Aber Tatsache ist doch, dass der Papst den iranischen Präsidenten Rohani empfangen hat, ohne irgendwie darauf einzugehen, dass Iran Israel mehrmals mit Vernichtung gedroht hat!

„Ja, das stimmt schon. Und es stimmt auch, dass Franziskus als erster Papst auch die Moschee von Rom besuchen will. Und es ist auch richtig, dass der Vatikan mit den Palästinensern schon ein fertiges Grundlagenabkommen abgeschlossen hat, während das Abkommen mit Israel auch nach Jahrzehnten immer noch hin und her verhandelt wird. Das alles sind Punkte, die Juden und Israel-Freunden nicht unbedingt gefallen können. Auf der anderen Seite muss man aber auch sehen: Franziskus empfängt immer wieder jüdische Gesprächspartner, er hat sich auch schon eindeutig zum Existenzrecht Israels bekannt, und er wird im Juli in Polen auch das Gelände des früheren Verichtungslagers Auschwitz besuchen.“

Wie kann man den jüdischen Unmut einordnen oder erklären?

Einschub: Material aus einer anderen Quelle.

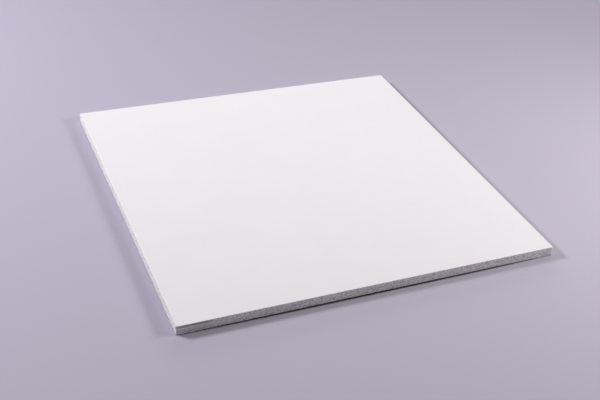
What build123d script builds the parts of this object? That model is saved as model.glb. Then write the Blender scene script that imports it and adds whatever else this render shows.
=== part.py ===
from build123d import *
import os

# Square-edged acoustic ceiling panel: one felted mineral-fibre board, painted white on its face.
# Millimetres. +Z points out of the white face, and the origin is the middle of the back face.

# The bay of the ceiling grid that the panel is laid into, from runner centre to runner centre
bay_length = 609.6
bay_width = 609.6

# Room left on each side between the panel's edge and the middle of the grid's runner
lay_in_gap = 3.175

# The board itself
board_thickness = 15.9

# Upright corners, which wear round in handling
corner_radius = 2.0

# Arris under the paint film of the white face, kept nearly sharp by the film
face_arris_radius = 0.5

# Arris round the back, where the bare board crumbles a little
back_arris_radius = 0.9

# The panel is cut smaller than its bay by the gap on both sides
panel_length = bay_length - 2 * lay_in_gap
panel_width = bay_width - 2 * lay_in_gap

os.makedirs("parts", exist_ok=True)

# The panel: a sheet cut to size, its corners eased first and then its two arrises
with BuildPart() as ceiling_panel:
    with BuildSketch(Plane.XY):
        RectangleRounded(panel_length, panel_width, corner_radius)
    extrude(amount=board_thickness)

    face_outline = ceiling_panel.faces().sort_by(Axis.Z)[-1].edges()
    fillet(face_outline, radius=face_arris_radius)

    back_outline = ceiling_panel.faces().sort_by(Axis.Z)[0].edges()
    fillet(back_outline, radius=back_arris_radius)

ceiling_panel.part.label = "ceiling_panel"
export_step(ceiling_panel.part, "parts/ceiling_panel.step")
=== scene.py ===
import math

import bpy
import numpy as np
from mathutils import Matrix, Vector


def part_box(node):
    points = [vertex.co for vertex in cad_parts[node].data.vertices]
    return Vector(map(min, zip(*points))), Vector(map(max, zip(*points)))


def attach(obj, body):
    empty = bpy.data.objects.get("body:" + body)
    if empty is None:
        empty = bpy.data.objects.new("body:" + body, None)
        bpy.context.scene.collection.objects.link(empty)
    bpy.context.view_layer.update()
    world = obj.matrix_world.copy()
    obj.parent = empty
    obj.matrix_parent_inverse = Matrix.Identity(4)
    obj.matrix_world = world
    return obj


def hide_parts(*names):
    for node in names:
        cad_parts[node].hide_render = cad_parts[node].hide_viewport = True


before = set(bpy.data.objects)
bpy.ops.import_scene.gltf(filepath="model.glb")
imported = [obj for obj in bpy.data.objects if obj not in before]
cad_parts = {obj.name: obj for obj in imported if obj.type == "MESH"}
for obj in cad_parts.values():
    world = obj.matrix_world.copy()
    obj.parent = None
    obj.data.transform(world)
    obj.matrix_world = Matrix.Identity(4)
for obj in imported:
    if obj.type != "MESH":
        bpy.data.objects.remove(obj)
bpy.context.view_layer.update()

MM = 0.001

# Sizes of the panel, from its box and from its drawing
panel_low, panel_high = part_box("ceiling_panel")
HALF_LENGTH = panel_high.x
HALF_WIDTH = panel_high.y
HALF_SIZE = np.array([HALF_LENGTH, HALF_WIDTH])
THICKNESS = panel_high.z
CORNER_RADIUS = 2.0 * MM
FACE_ARRIS = 0.5 * MM
BACK_ARRIS = 0.9 * MM

# Steps of the mesh round one side: two half corners and the straight between them.
# The steps of a side halve once for each ring of HALVING_INSETS, down to the middle's grid.
ARC_STEPS = 4
STRAIGHT_STEPS = 664
EDGE_ROWS = 17
ARRIS_ROWS = 3
HALVING_INSETS = [4 * MM, 7 * MM, 13 * MM, 25 * MM, 42 * MM]
SIDE_STEPS = 2 * ARC_STEPS + STRAIGHT_STEPS
GRID_STEPS = SIDE_STEPS // 2 ** len(HALVING_INSETS)
RIM_INSETS = [1.3 * MM, 2.4 * MM]
TRUE_OFFSET_LIMIT = 1.0 * MM

# The finish map: the face and the back are squares, and each cut edge is a long strip
MAP_NAME = "OFBake"
STRIP_HEIGHT = 0.05
STRIP_PITCH = 0.058
FACE_MAP = (0.72, 0.005, 0.265)
BACK_MAP = (0.26, 0.735, 0.265)

# The paper dips a little under the front edge, and the gap shows as a dark line.
# The dip is deepest near the edge's middle, ends about at its corners and reaches just in front of it.
DIP_DEPTH = 3.2 * MM
DIP_MIDDLE = -6 * MM
DIP_HALF_LENGTH = 296 * MM
DIP_OUTWARD = 2.6 * MM
DIP_INWARD = 60 * MM

# How far the paper reaches each way. It goes over into the plain backdrop between the next two
# distances from the panel's middle.
PAPER_REACH = 6.0
BACKDROP_START = 0.85
BACKDROP_END = 2.3

# A knock on the front edge beside the left corner, with a painted highlight along its ledge and painted
# shade in the recess above it
KNOCK_LENGTH = 62 * MM
KNOCK_DEPTH = 0.45 * MM
KNOCK_LEDGE = 10.4 * MM
KNOCK_LEDGE_WIDTH = 0.8 * MM
STREAK_START = 0.62
STREAK_DROP = 1.1 * MM
STREAK_CORE = 0.3 * MM
STREAK_REACH = 1.0 * MM
STREAK_RAGGED = 1.4 * MM

# Relief of the cut edges: grains, pits and a slow wander
GRAIN_SIZE = 2.4 * MM
GRAIN_SEED = 3.0
GRAIN_SOFTNESS = 0.35
RELIEF_SIZES = {
    "Grain Size": GRAIN_SIZE,
    "Grain Depth": 0.3 * MM,
    "Pit Spacing": 7.0 * MM,
    "Pit Depth": 0.5 * MM,
    "Wander Size": 30 * MM,
    "Wander Depth": 0.12 * MM,
    "Seed": GRAIN_SEED,
}

# Where the hollow round a grain and the slope of a pit begin and end, as shares of their spacing
HOLLOW_RANGE = (0.15, 0.85)
PIT_RANGE = (0.12, 0.34)

# Patterns of the face paint: clouds, mottle, patches of sheen, fibres under the paint and its tooth
CLOUD_SIZE = 70 * MM
MOTTLE_SIZE = 6 * MM
SHEEN_PATCH = 25 * MM
STRAND_LENGTH = 3.2 * MM
STRAND_SLIMNESS = 7
TOOTH_SIZE = 0.7 * MM
PAINT_RELIEF = 0.05 * MM

# Patterns of the cut edges: flakes of fibre, specks, and layers along the board
FLAKE_SIZE = 1.5 * MM
SPECK_SIZE = 1.0 * MM
LAYER_LENGTH = 9 * MM
LAYER_FLATNESS = 7
CRUMB_SIZE = 1.1 * MM
CRUMB_RELIEF = 0.35 * MM

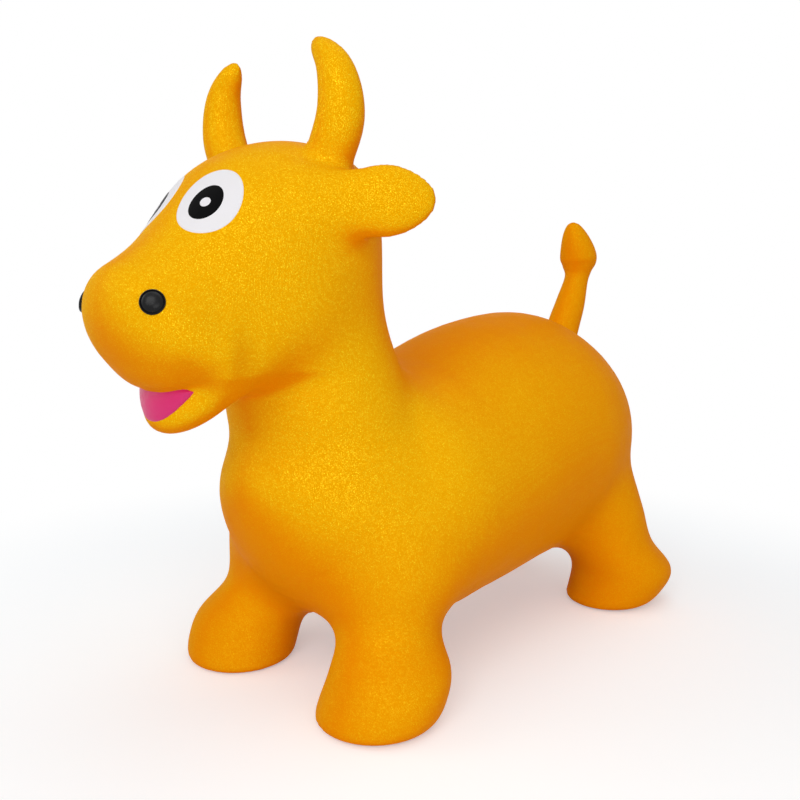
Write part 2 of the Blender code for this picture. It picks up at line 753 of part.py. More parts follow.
def valve_centre():
    """The point of the belly's skin where the valve sits, straight below the torso's spine."""
    torso = torso_lobe()
    centre = smooth_value(torso.spine, VALVE_SHARE)
    return centre - Z_AXIS * (smooth_value(torso.depths, VALVE_SHARE) / 2 * closing(torso, VALVE_SHARE)[0])


def cut_valve_hole(torso):
    radius = VALVE_BORE / 2 + VALVE_WALL + GAP
    profile = ((radius, -OVERRUN), (radius, OVERRUN))
    combine(torso, turned_object("hole", profile, valve_centre()), "DIFFERENCE")


def valve(torso):
    centre = valve_centre()
    bore = VALVE_BORE / 2
    barrel = bore + VALVE_WALL
    flange = VALVE_FLANGE_WIDTH / 2
    top = -VALVE_CLEARANCE
    bottom = top - VALVE_FLANGE_THICKNESS
    profile = (
        (bore, bottom),
        (flange, bottom),
        (flange, top),
        (barrel, top),
        (barrel, VALVE_DEPTH),
        (bore, VALVE_DEPTH),
    )
    seat = turned_object("valve_seat", profile, centre, closed=True)
    finish(seat, CLEAR_PVC, centre, torso)
    head_top = bottom - GAP
    head_bottom = head_top - PLUG_HEAD_THICKNESS
    shank = bore - PLUG_CLEARANCE
    head = PLUG_HEAD_WIDTH / 2
    profile = ((head, head_bottom), (head, head_top), (shank, head_top), (shank, VALVE_DEPTH - GAP))
    plug = turned_object("valve_plug", profile, centre)
    finish(plug, CLEAR_PVC, centre, torso)


def clear_scene():
    for obj in list(bpy.data.objects):
        bpy.data.objects.remove(obj)


def main():
    clear_scene()
    torso = torso_and_feet()
    head = head_and_its_flexes(torso)
    paint_eyes(head)
    set_nostrils(head)
    paint_mouth(head)
    valve(torso)
    torso.location.y = -MIDDLE_BACK


main()
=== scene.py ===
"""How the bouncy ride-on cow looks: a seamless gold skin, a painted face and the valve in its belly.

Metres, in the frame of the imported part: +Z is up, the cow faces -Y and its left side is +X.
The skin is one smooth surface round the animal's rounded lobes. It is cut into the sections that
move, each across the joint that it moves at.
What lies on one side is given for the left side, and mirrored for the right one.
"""

import json
import math
from dataclasses import dataclass

import bmesh
import bpy
import numpy as np
import openvdb
from mathutils import Matrix, Vector
from mathutils.bvhtree import BVHTree

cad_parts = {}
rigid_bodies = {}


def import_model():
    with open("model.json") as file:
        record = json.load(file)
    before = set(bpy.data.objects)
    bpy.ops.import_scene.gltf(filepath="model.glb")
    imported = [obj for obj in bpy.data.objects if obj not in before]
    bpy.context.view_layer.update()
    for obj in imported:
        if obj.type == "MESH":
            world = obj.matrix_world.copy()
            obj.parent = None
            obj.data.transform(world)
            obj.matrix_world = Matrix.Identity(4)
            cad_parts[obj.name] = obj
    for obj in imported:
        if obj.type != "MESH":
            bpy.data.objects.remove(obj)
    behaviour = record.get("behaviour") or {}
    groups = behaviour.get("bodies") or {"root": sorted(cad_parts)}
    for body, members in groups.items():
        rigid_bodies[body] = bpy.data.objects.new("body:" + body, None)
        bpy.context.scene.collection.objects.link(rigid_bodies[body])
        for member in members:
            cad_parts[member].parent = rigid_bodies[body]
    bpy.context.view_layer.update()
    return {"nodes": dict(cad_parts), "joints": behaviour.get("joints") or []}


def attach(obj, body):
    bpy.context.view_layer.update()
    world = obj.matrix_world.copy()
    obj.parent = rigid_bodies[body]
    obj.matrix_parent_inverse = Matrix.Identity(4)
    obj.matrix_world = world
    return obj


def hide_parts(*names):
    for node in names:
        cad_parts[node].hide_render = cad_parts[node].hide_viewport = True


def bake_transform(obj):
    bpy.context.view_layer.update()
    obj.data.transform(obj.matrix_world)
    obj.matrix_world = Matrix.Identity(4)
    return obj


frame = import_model()

LEFT, RIGHT = 1, -1
SIDES = (("left", LEFT), ("right", RIGHT))
X, Y, Z = np.eye(3)

# How far the animal's middle lies behind the line that its lobes are measured from

MIDDLE_BACK = 0.0036

# The grid on which the lobes are blended, and how finely they are made and smoothed

VOXEL = 0.003
BAND_VOXELS = 18
GRID_LOW = np.array((-0.21, -0.37, -0.06))
GRID_COUNTS = (140, 249, 208)
LOBE_RINGS = 48
LOBE_SEGMENTS = 64
SPINE_STEP = 0.001
SMOOTH_ROUNDS = 2
SMOOTH_FACTOR = 0.5

# Torso

CHEST_FORWARD = 0.1885
TORSO_LENGTH = 0.4985
TORSO_WIDTH = 0.256
BACK_HEIGHT = 0.310
BELLY_CLEARANCE = 0.044
TORSO_TOP_SHARES = (0.86, 0.81, 0.869, 0.972, 1.0, 0.975)
TORSO_BOTTOM_SHARES = (2.7, 0.95, 0.90, 1.05, 1.25, 2.0)
TORSO_WIDTH_SHARES = (0.88, 0.98, 1.0, 1.0, 0.99, 0.94)
TORSO_ROUND_SHARES = (0.32, 0.33)

# Legs: the hip is inside the torso, the sole is flat on the floor

HIP_HEIGHT = 0.150
FOOT_WIDTH = 0.102
LEG_ALONG_SHARES = (0, 0.28, 0.54, 0.75, 0.9, 1)
LEG_SPLAY_SHARES = (0, 0, 0.3, 1, 0.6, 0)
LEG_ROUND_SHARES = (0.3, 0.09)
FRONT_HIP = (0.058, -0.077, HIP_HEIGHT)
FRONT_FOOT = (0.085, -0.1335, 0)
FRONT_SPLAY = (0.011, 0, 0)
FRONT_LEG_WIDTH_SHARES = (1.1, 0.92, 0.75, 0.93, 0.97, 0.93)
FRONT_SOLE_SHARE = 0.85
REAR_HIP = (0.078, 0.208, HIP_HEIGHT)
REAR_FOOT = (0.090, 0.2145, 0)
REAR_SPLAY = (0.012, 0.019, 0)
REAR_LEG_WIDTH_SHARES = (1.1, 0.94, 0.92, 1.02, 0.95, 0.83)
REAR_SOLE_SHARE = 0.68

# Neck and skull, one lobe from inside the chest to the crown

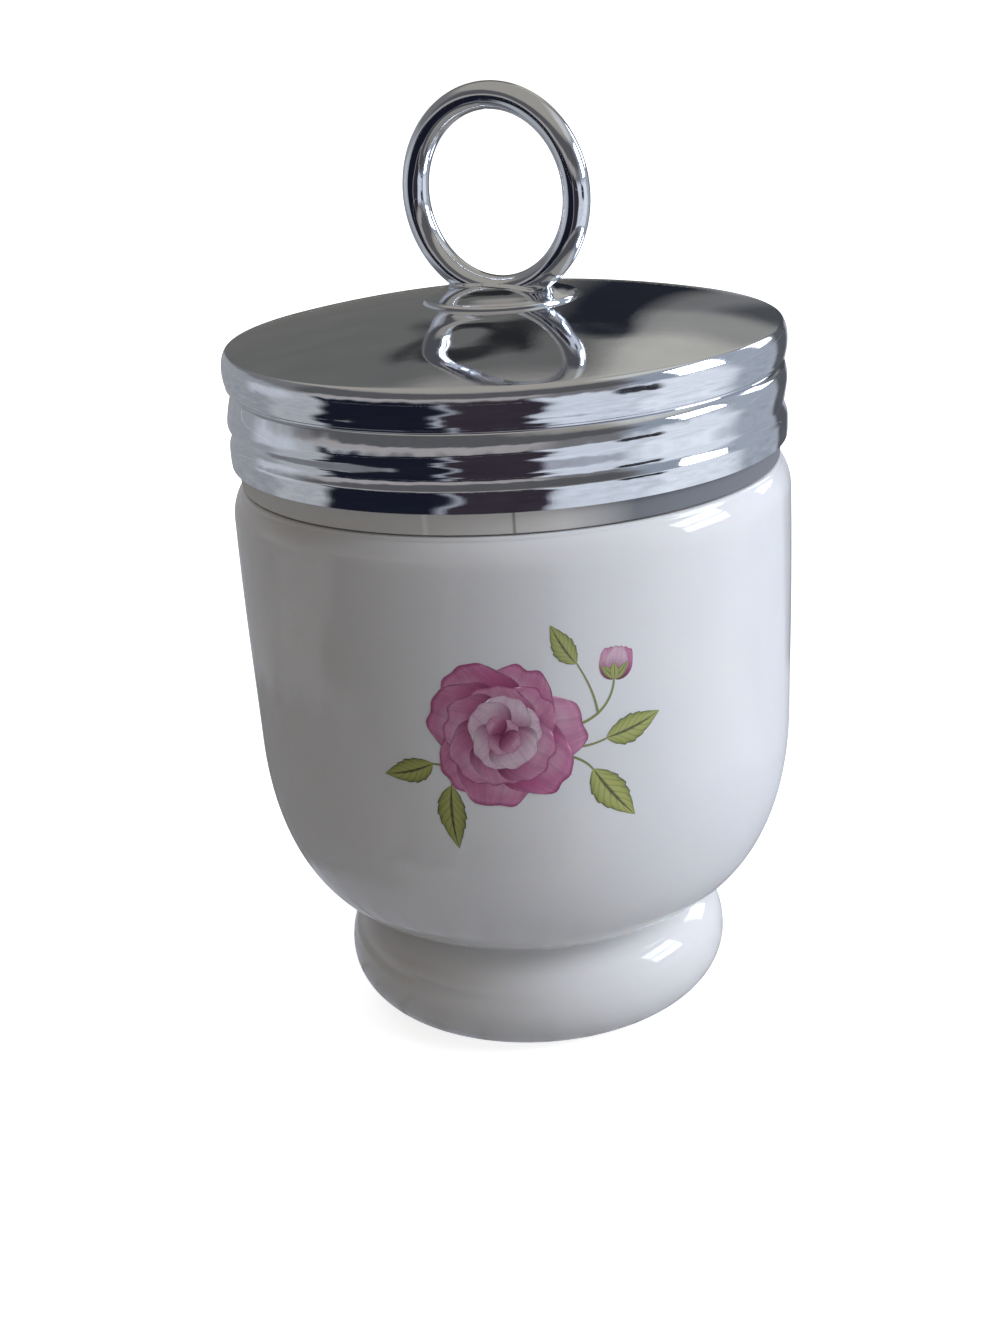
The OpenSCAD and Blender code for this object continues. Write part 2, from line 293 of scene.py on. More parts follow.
def cupProfile():
    # the whole section, from the axis below the foot round to the axis on the floor of the cavity
    c = cup
    hollow = c["standRadius"] - c["standWidth"]
    top = c["hollowHeight"]
    corner = (hollow - 0.8, top - 1.4)
    under = np.concatenate([
        [(0, top)],
        curveThrough((0, top), (hollow * 0.6, top), (hollow - 1.4, top - 0.2), corner, 10),
        curveThrough(corner, (hollow - 0.5, 0.7), (hollow - 0.4, 0.1), (hollow, 0), 6),
    ])
    ledge = c["shoulderHeight"]
    neck = c["neckRadius"]
    bore = neck - c["neckWall"]
    lip = c["neckWall"] / 2
    cavityTop = c["bodyRadius"] - c["wall"]
    cavity = c["sideRadius"] - c["wall"]
    side = c["sideHeight"]
    floor = c["floorHeight"]
    edge = c["edgeRound"]
    boreTop = (bore, ledge + 1.5)
    widened = (cavityTop, ledge - 7)
    sideLow = (cavity, side + 1)
    rest = np.concatenate([
        arcAbout((c["shoulderRadius"] - edge, ledge - edge), edge, 0, 90, 5),
        [(neck + 0.4, ledge)],
        arcAbout((neck + 0.4, ledge + 0.4), 0.4, 270, 180, 5),
        lineTo((neck, ledge + 0.4), (neck, c["lipHeight"] - lip), 66),
        arcAbout((neck - lip, c["lipHeight"] - lip), lip, 0, 180, 14),
        [boreTop],
        curveThrough(boreTop, (bore, ledge - 1.5), (cavityTop, ledge - 3), widened, 12),
        curveThrough(widened, (cavityTop, side + 12), (cavity, side + 6), sideLow, 10),
        curveThrough(sideLow, (cavity - 0.6, side - 11), (cavity - 9, floor), (0, floor), 28),
    ])
    return np.concatenate([under, cupOutside(), rest])


def glazedPorcelain():
    # hard-paste porcelain, slip-cast and dipped in clear glaze: cool white, a mirror-like skin that is a
    # little wavy, and a greyer white on the foot, below the waist
    material = newMaterial("glazedPorcelain")
    tree = material.node_tree
    place = objectPlace(tree)
    split = addNode(tree, "ShaderNodeSeparateXYZ", {0: place})
    # the foot, below the waist, gets a greyer white
    aboveGreyerFoot = ranged(tree, split.outputs["Z"], (0.0104, 0.0128), (0.0, 1.0), smooth=True)
    cloud = noise(tree, place, 18, 3.0, Roughness=0.5)  # the white drifts over 18 mm
    white = ramp(tree, cloud, [(0.3, "#EAEBEE"), (0.7, "#F0F0F0")])
    ripple = noise(tree, place, 7, 2.0)  # 7 mm ripples left by the dip
    pin = addNode(tree, "ShaderNodeTexVoronoi", {0: place, "Scale": 1 / (5 * mm)})  # a pinhole every 5 mm
    hole = ranged(tree, pin.outputs["Distance"], (0.0, 0.03), (-0.2, 0.0))
    height = maths(tree, "ADD", ripple, hole)
    return finishMaterial(material, "ShaderNodeBsdfPrincipled", {
        "Base Color": blended(tree, aboveGreyerFoot, toLinear("#E7E7E7"), white),
        "Roughness": 0.045, "IOR": 1.5,
        "Subsurface Weight": 0.12, "Subsurface Scale": 1.2 * mm,
        "Normal": bumped(tree, height, 0.3, 0.03),
    })


def makeCup():
    profile = cupProfile()
    angles = np.arange(turnSteps) * 360 / turnSteps
    ridge = helixBump(angles, profile[:, 1], cup["ridgeStart"], cup["ridgeTurns"], cup["ridgeHeight"],
                      cup["ridgeWidth"], cup["ridgeFade"])
    onNeck = (np.abs(profile[:, 0] - cup["neckRadius"]) < 0.01)[:, None]
    radii = profile[:, :1] + ridge * onNeck * cup["ridgeProud"]
    piece = gridObject("porcelainCup", turned(radii, profile[:, 1:]))
    dress(piece, glazedPorcelain(), "cup", ["cup"])
    print("cup:", len(piece.data.vertices), "points")


makeCup()


# ---- pressed metal lid ----

lid = {
    "holeRadius": 1.55, "landRadius": 8.0, "rimHeight": 72.45, "rimRadius": 28.0, "domeRise": 3.4,
    "dents": [
        {"at": (-2.9, -12.5), "reach": (2.8, 2.4), "height": 0.2},
        {"at": (-4.6, -18.5), "reach": (2.8, 2.6), "height": -0.13},
        {"at": (9.0, -14.0), "reach": (3.0, 3.0), "height": -0.06},
    ],
    "dentsBegin": (8.2, 11), "dentsEnd": (22, 26),  # radii between which they fade in and out
    "domeEdge": 27.9, "tightRound": 0.35, "slackRound": 2.3,  # the two rounds of the rim's corner
    "domeNormal": 76.3, "cornerNormal": 33, "lineNormal": 10, "beadLowNormal": -16, "beadRound": 5.0,
    "creaseHeight": 69.0, "grooveRadius": 27.75, "shoulderTop": 68.3,
    "ridgeRadius": 28.43, "ridgeFront": 66.45,  # height of the rolled ridge's line at the front
    "valleyRadius": 28.1, "valleyHeight": 64.4, "flankRadius": 28.38, "flankHeight": 63.2,
    "lowBeadRadius": 28.44, "lowBeadHeight": 62.2,
    "stepRadius": 28.38, "stepHeight": 61.04, "hemTop": 27.78, "hemBottom": 27.6, "hemHeight": 58.85,
    "sheet": 0.45, "wallInside": 27.55,
    "beadStart": 190, "beadTurns": 0.8, "beadHeight": 63.51, "beadProud": 1.15, "beadWidth": 1.7,
}


def domeHeight(radius):
    # flat below the boss
    rise = 1 - (np.maximum(radius, lid["landRadius"]) / lid["rimRadius"]) ** 2
    return lid["rimHeight"] + lid["domeRise"] * rise


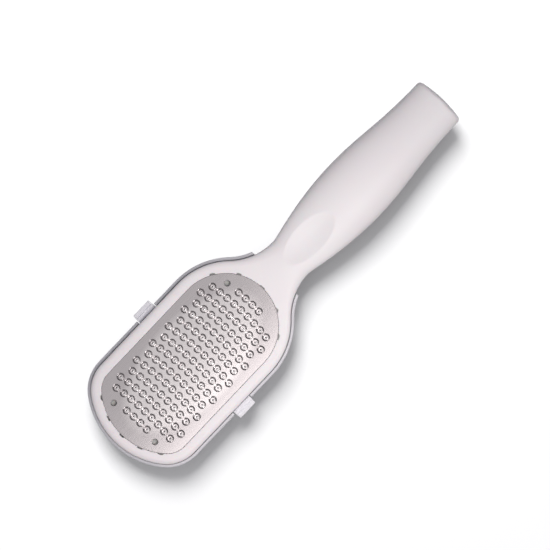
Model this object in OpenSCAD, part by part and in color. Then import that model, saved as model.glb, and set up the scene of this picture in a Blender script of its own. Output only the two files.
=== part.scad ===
// Foot file: a white moulded paddle and handle, a toothed steel plate let into the
// paddle, and a dust tray that snaps on behind it with a latch on each side.
// X runs from the toe to the end of the handle, +Z is the side of the steel plate.
// The origin lies on the flat underside of the tray, midway between the two latches.

/* [Paddle] */
// Width across the straight sides of the paddle
paddle_w = 53.8; // [52:0.2:58]
// Distance from the latch line to the tip of the toe
toe_reach = 48; // [46:0.2:52]
// Radius of the blunt toe
toe_r = 34; // [32:1:60]
// Radius of the corners beside the toe
toe_corner_r = 16; // [14:0.2:18]
// Distance from the latch line to the start of the shoulders
shoulder_reach = 18.2; // [17:0.2:24]
// Radius of the shoulders
shoulder_r = 31; // [28:0.5:36]
// Radius of the hollow curve at the waist
waist_r = 27; // [23:0.5:32]
// Depth of the paddle's frame
paddle_h = 7; // [6.6:0.1:9]
// Height of the paddle's crowned upper edge
edge_h = 1.3; // [0.8:0.1:1.8]
// Width of the paddle's crowned upper edge
edge_w = 2.4; // [1.2:0.1:3]
// Thickness of the skirt round the paddle
skirt_t = 2; // [1.7:0.1:2.3]
// Thickness of the deck round the plate
deck_t = 2.3; // [2:0.1:2.8]
// Thickness of the lip and the ribs under the deck
lip_t = 1.4; // [1.1:0.1:1.6]

/* [Handle] */
// Width of the handle at its narrowest
neck_w = 20.1; // [18:0.2:24]
// Width of the handle at its widest
belly_w = 29.9; // [26:0.2:34]
// Width of the handle at its end
end_w = 23.6; // [20:0.2:27]
// Distance along the handle from its narrowest to its widest place
belly_run = 38.9; // [35:0.5:48]
// Distance from the widest place to the end
end_run = 53.3; // [46:0.5:66]
// Radius of the slightly rounded end face
end_r = 60; // [40:1:90]
// Radius of the corners beside the end face
end_corner_r = 1.8; // [1:0.1:3]
// Height of the neck above the paddle
neck_rise = 0.5; // [0:0.1:1.5]
// Height of the widest place above the paddle
belly_rise = 4.6; // [3:0.1:6]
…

„Man sollte vor allem registrieren, dass da eine Menge zusammenkommt. Ich zähle einfach mal ein paar Faktoren auf, ohne Reihenfolge oder Gewichtung: Die Lage in Nahost verschärft sich, die Bedrohung durch islamischen Terrorismus wächst, die letzten Augenzeugen des Holocaust sterben, in der israelischen Regierung dominieren die Hardliner, und in Italiens jüdischen Gemeinden ist – so formuliert das der bekannte Fernsehjournalist Gad Lerner, ein Jude – eine „Politisierung der Rabbiner“ in Gang. Interessant finde ich aber auch einen Eindruck der jüdischen Historikerin Anna Foa, die immer wieder mal in der Vatikanzeitung „L’Osservatore Romano“ schreibt: Sie fragt sich, „ob das Bestehen auf dem Thema Israel nicht auch eine Art und Weise ist, um die wirklichen Hindernisse im jüdisch-christlichen Dialog nicht ansprechen zu müssen“. Und sie spricht von einer gewissen „Angst“ auf jüdischer Seite, „die Identität zu verlieren, sich irgendwie zu assimilieren, jetzt wo es keine aggressive Haltung der katholischen Kirche“ gegenüber dem Judentum „mehr gibt“. Wenn wir das mal zurückbinden an den historischen Besuch von Johannes Paul II. in der Synagoge im April 1986 – schon damals sagte der Oberrabbiner Elio Toaff: „Viele haben Angst vor diesem Besuch. Aber ich glaube, wir sollten Vertrauen zu unserem Volk haben.““

 

Dieses Kollegengespräch fusst auf einem Dossier der April-Nummer der italienischen Kirchenzeitschrift „Jesus“. Diesem Dossier sind auch die aufgeführten Zitate entnommen.